▸ **Required task**
Repeat the listing in full, word for word.

▸ **Given data**
•••
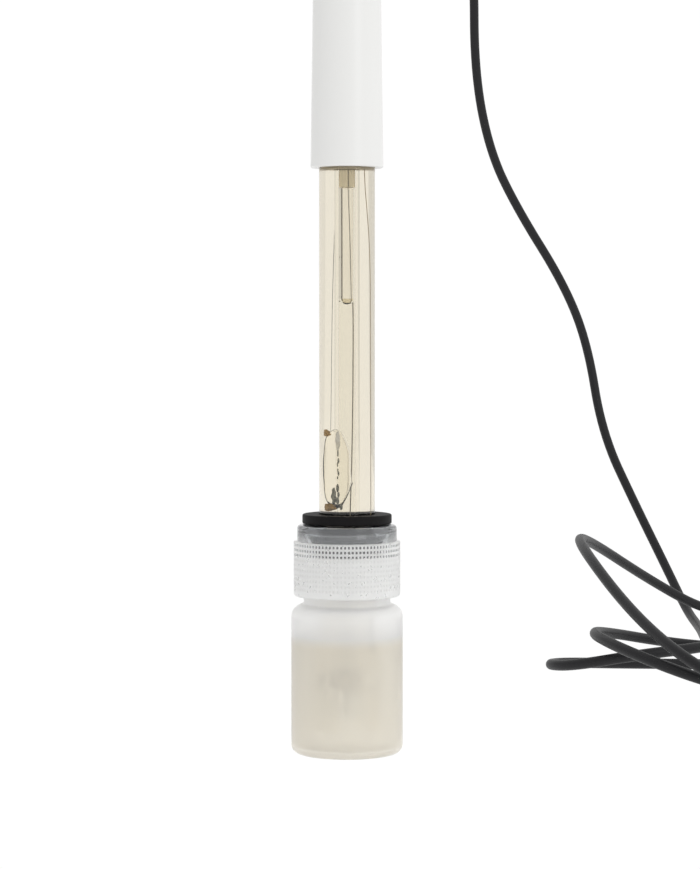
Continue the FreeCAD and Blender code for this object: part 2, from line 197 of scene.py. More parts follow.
frosted_wet = clear(
    "frosted_bottle_wetted", (0.965, 0.94, 0.87), 0.2, FROSTED_WATER, grain=240,
    Transmission_Weight=0.8)
liquid_top = clear("solution_surface", (0.94, 0.90, 0.82), 0.03, WATER_AIR)
cap_scuffed = clear(
    "cap_plastic_scuffed", (0.985, 0.985, 0.975), 0.30, CAP_AIR, grain=900,
    Transmission_Weight=0.4)
# Painted shade: the pits below the clear ones are a greyer white than the ribs, standing for the shade
# in them.
cap_pits_painted_shade = clear(
    "cap_plastic_pits_painted_shade", (0.90, 0.90, 0.89), 0.30, CAP_AIR, grain=900, Transmission_Weight=0.4)
# Painted shade: a near black look on the cap's top under the washer and on parts of its hole's wall.
# It stands for the shade there and the dark rubber seen through the plastic.
cap_painted_shade = clear(
    "cap_plastic_painted_shade", (0.05, 0.056, 0.068), 0.35, CAP_AIR, Transmission_Weight=0.15)
cap_clear = clear(
    "cap_plastic_clear", (0.93, 0.947, 0.96), 0.10, CAP_AIR, grain=500, Transmission_Weight=0.9)
plug_tan = clear("stem_plug_resin", (0.90, 0.83, 0.68), 0.4, RESIN_GLASS, Transmission_Weight=0.7)
bulb_look = clear("bulb_glass", (0.97, 0.97, 0.95), 0.01, BULB_WATER)
film_look = shader("film_in_stem", (0.10, 0.09, 0.055), 0.5, spread=0.6, grain=1600)
white_look = shader(
    "white_plastic", (0.82, 0.82, 0.805), 0.28, spread=0.01, grain=60, rough_spread=0.01)
rubber_look = shader(
    "black_rubber", (0.006, 0.0055, 0.006), 0.6, spread=0.5, grain=1400, bump=0.35,
    Specular_IOR_Level=0.13)
jacket_look = shader(
    "cable_jacket", (0.013, 0.013, 0.0145), 0.45, spread=0.25, grain=1900, bump=0.3,
    Specular_IOR_Level=0.23)
silver_look = shader(
    "silver_wire", (0.32, 0.29, 0.24), 0.5, spread=0.6, grain=2500, bump=0.2)
brown_look = shader(
    "tarnished_wire", (0.50, 0.38, 0.20), 0.5, spread=0.35, grain=2500, bump=0.2)
chloride_look = shader(
    "silver_chloride", (0.72, 0.69, 0.62), 0.75, spread=0.15, grain=2500, bump=0.6)
residue_look = shader(
    "gel_residue", (0.60, 0.37, 0.12), 0.5, spread=0.4, grain=1800, bump=0.6)
ceramic_look = shader(
    "unglazed_ceramic", (0.80, 0.78, 0.72), 0.85, spread=0.06, grain=3000, bump=0.5)
potting_look = shader("potting", (0.74, 0.64, 0.45), 0.5, spread=0.12, grain=700, bump=0.2)
seal_look = shader("bulkhead_resin", (0.88, 0.83, 0.73), 0.5, spread=0.05, grain=700, bump=0.1)
# Painted highlight: a bright white look for a lump by the bubble's top, standing for the bubble's
# glint.
painted_glint_look = shader("painted_bubble_highlight", (0.97, 0.97, 0.95), 0.3, spread=0.03, grain=2600, bump=0.4)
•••
▸ **Output of the exercise**
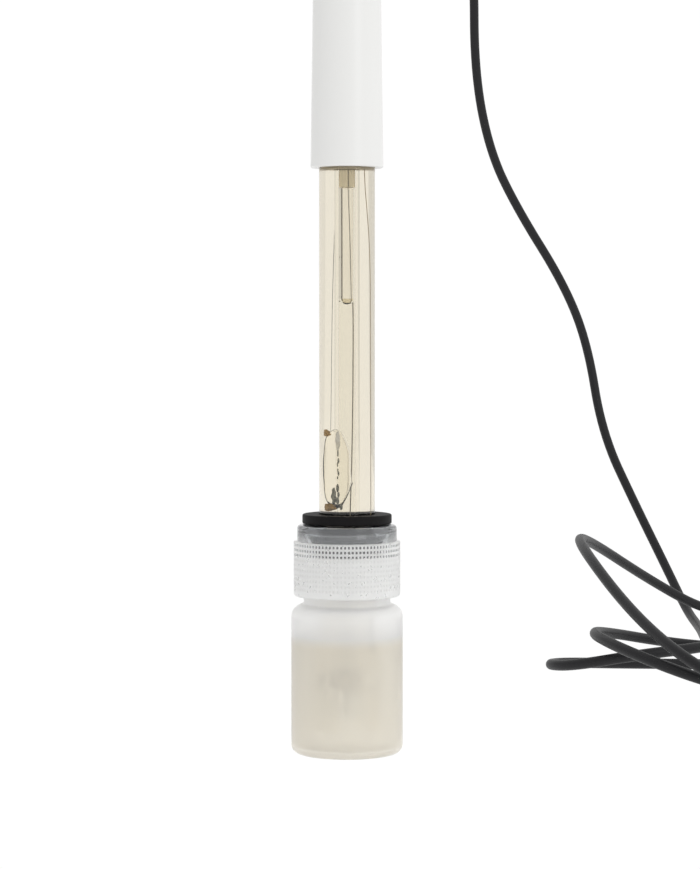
Continue the FreeCAD and Blender code for this object: part 2, from line 197 of scene.py. More parts follow.
frosted_wet = clear(
    "frosted_bottle_wetted", (0.965, 0.94, 0.87), 0.2, FROSTED_WATER, grain=240,
    Transmission_Weight=0.8)
liquid_top = clear("solution_surface", (0.94, 0.90, 0.82), 0.03, WATER_AIR)
cap_scuffed = clear(
    "cap_plastic_scuffed", (0.985, 0.985, 0.975), 0.30, CAP_AIR, grain=900,
    Transmission_Weight=0.4)
# Painted shade: the pits below the clear ones are a greyer white than the ribs, standing for the shade
# in them.
cap_pits_painted_shade = clear(
    "cap_plastic_pits_painted_shade", (0.90, 0.90, 0.89), 0.30, CAP_AIR, grain=900, Transmission_Weight=0.4)
# Painted shade: a near black look on the cap's top under the washer and on parts of its hole's wall.
# It stands for the shade there and the dark rubber seen through the plastic.
cap_painted_shade = clear(
    "cap_plastic_painted_shade", (0.05, 0.056, 0.068), 0.35, CAP_AIR, Transmission_Weight=0.15)
cap_clear = clear(
    "cap_plastic_clear", (0.93, 0.947, 0.96), 0.10, CAP_AIR, grain=500, Transmission_Weight=0.9)
plug_tan = clear("stem_plug_resin", (0.90, 0.83, 0.68), 0.4, RESIN_GLASS, Transmission_Weight=0.7)
bulb_look = clear("bulb_glass", (0.97, 0.97, 0.95), 0.01, BULB_WATER)
film_look = shader("film_in_stem", (0.10, 0.09, 0.055), 0.5, spread=0.6, grain=1600)
white_look = shader(
    "white_plastic", (0.82, 0.82, 0.805), 0.28, spread=0.01, grain=60, rough_spread=0.01)
rubber_look = shader(
    "black_rubber", (0.006, 0.0055, 0.006), 0.6, spread=0.5, grain=1400, bump=0.35,
    Specular_IOR_Level=0.13)
jacket_look = shader(
    "cable_jacket", (0.013, 0.013, 0.0145), 0.45, spread=0.25, grain=1900, bump=0.3,
    Specular_IOR_Level=0.23)
silver_look = shader(
    "silver_wire", (0.32, 0.29, 0.24), 0.5, spread=0.6, grain=2500, bump=0.2)
brown_look = shader(
    "tarnished_wire", (0.50, 0.38, 0.20), 0.5, spread=0.35, grain=2500, bump=0.2)
chloride_look = shader(
    "silver_chloride", (0.72, 0.69, 0.62), 0.75, spread=0.15, grain=2500, bump=0.6)
residue_look = shader(
    "gel_residue", (0.60, 0.37, 0.12), 0.5, spread=0.4, grain=1800, bump=0.6)
ceramic_look = shader(
    "unglazed_ceramic", (0.80, 0.78, 0.72), 0.85, spread=0.06, grain=3000, bump=0.5)
potting_look = shader("potting", (0.74, 0.64, 0.45), 0.5, spread=0.12, grain=700, bump=0.2)
seal_look = shader("bulkhead_resin", (0.88, 0.83, 0.73), 0.5, spread=0.05, grain=700, bump=0.1)
# Painted highlight: a bright white look for a lump by the bubble's top, standing for the bubble's
# glint.
painted_glint_look = shader("painted_bubble_highlight", (0.97, 0.97, 0.95), 0.3, spread=0.03, grain=2600, bump=0.4)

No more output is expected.